On a point of order, Mr Speaker. Four Seasons Health Care provides residential care for 17,000 old and vulnerable people in 322 homes across the country and employs 22,000 staff. Some 80% of Four Seasons residents are in nursing or high-dependency beds, with only 20% of its places in residential care. Yesterday, it was announced that the Four Seasons Health Care group was going into administration. The care homes it runs are now up for sale, which leaves residents and their families facing considerable uncertainty, with no guarantees of what the future may hold.
Despite this collapse and the fragility of the care market, there is still no sign of the Government’s long-overdue Green Paper on adult social care funding, which the Secretary of State pledged to bring forward by April—not May, but April. In the last hour we have seen a written statement, but given the numbers of extremely vulnerable people affected by this situation, hon. Members should have the chance to question Ministers. Mr Speaker, have you been notified of an intention by the Government to make an oral statement to reassure hon. Members about the future care of their constituents who are resident in those Four Seasons care homes and nursing homes?
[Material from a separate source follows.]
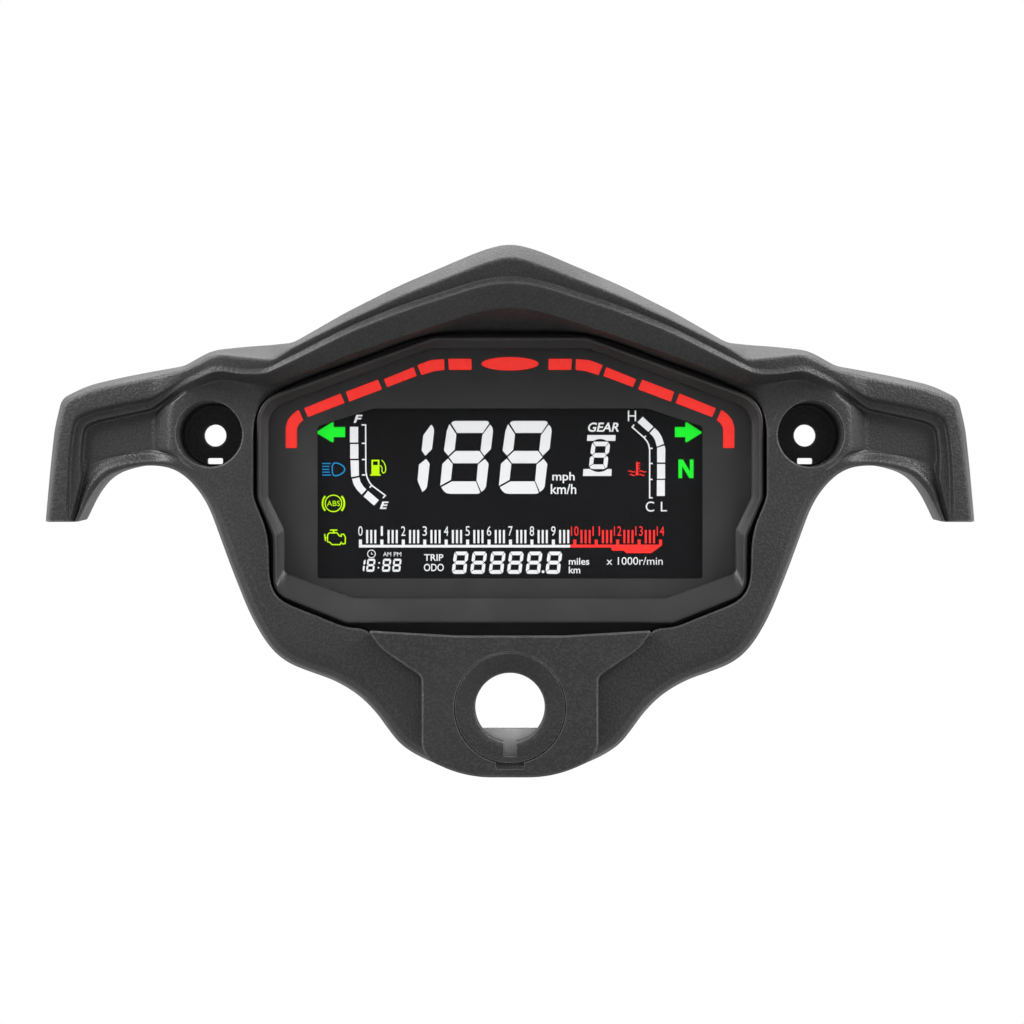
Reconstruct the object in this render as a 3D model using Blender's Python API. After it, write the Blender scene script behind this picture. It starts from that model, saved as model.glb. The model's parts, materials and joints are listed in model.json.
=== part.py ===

The short answer is that I have not been so notified. However, this is an extremely serious matter, which I myself of course have seen covered in the media in the last 24 hours. My advice to the hon. Lady is that she pursue the issue with her usual indefatigability. The fact that no ministerial oral statement has been proffered does not mean that the possibility of an oral exchange on the matter in the near future does not exist. There is a possibility of such an exchange, and she might wish to reflect on how she might achieve her objective.
On a point of order, Mr Speaker. You will be aware that tomorrow in the local elections voters in Watford, Mid Sussex and North West Leicestershire will be required to take their poll cards to the polling station to cast their vote under the Government’s voter ID trial. You may also be aware that European poll cards have also dropped—before the local elections—in these three authorities. I have had an indication that the European poll cards will not be accepted tomorrow for voters who turn up in these three districts. Have you had any indication that a Minister will attend the House to clarify the situation for voters who perhaps mistakenly take the wrong poll card to the polling station tomorrow and are turned away and denied their right to vote?
I have received no indication that a Minister intends to come to the House to speak about the matter today, but it is very important that there be clarity about the voting arrangements, so I hope that the words uttered by the hon. Lady will have been heard on the Treasury Bench and that they will without delay be conveyed to Cabinet Office Ministers.
Bill Presented
Presentation and First Reading (Standing Order No. 57)
Wild Animals in Circuses (No. 2) Bill
Secretary Michael Gove, supported by the Prime Minister, the Chancellor of the Exchequer, Mrs Andrea Leadsom and David Rutley, presented a Bill to make provision to prohibit the use of wild animals in travelling circuses.
Bill read the First time; to be read a Second time on Tuesday 7 May; and to be printed (Bill 385) with explanatory notes (Bill 385-EN).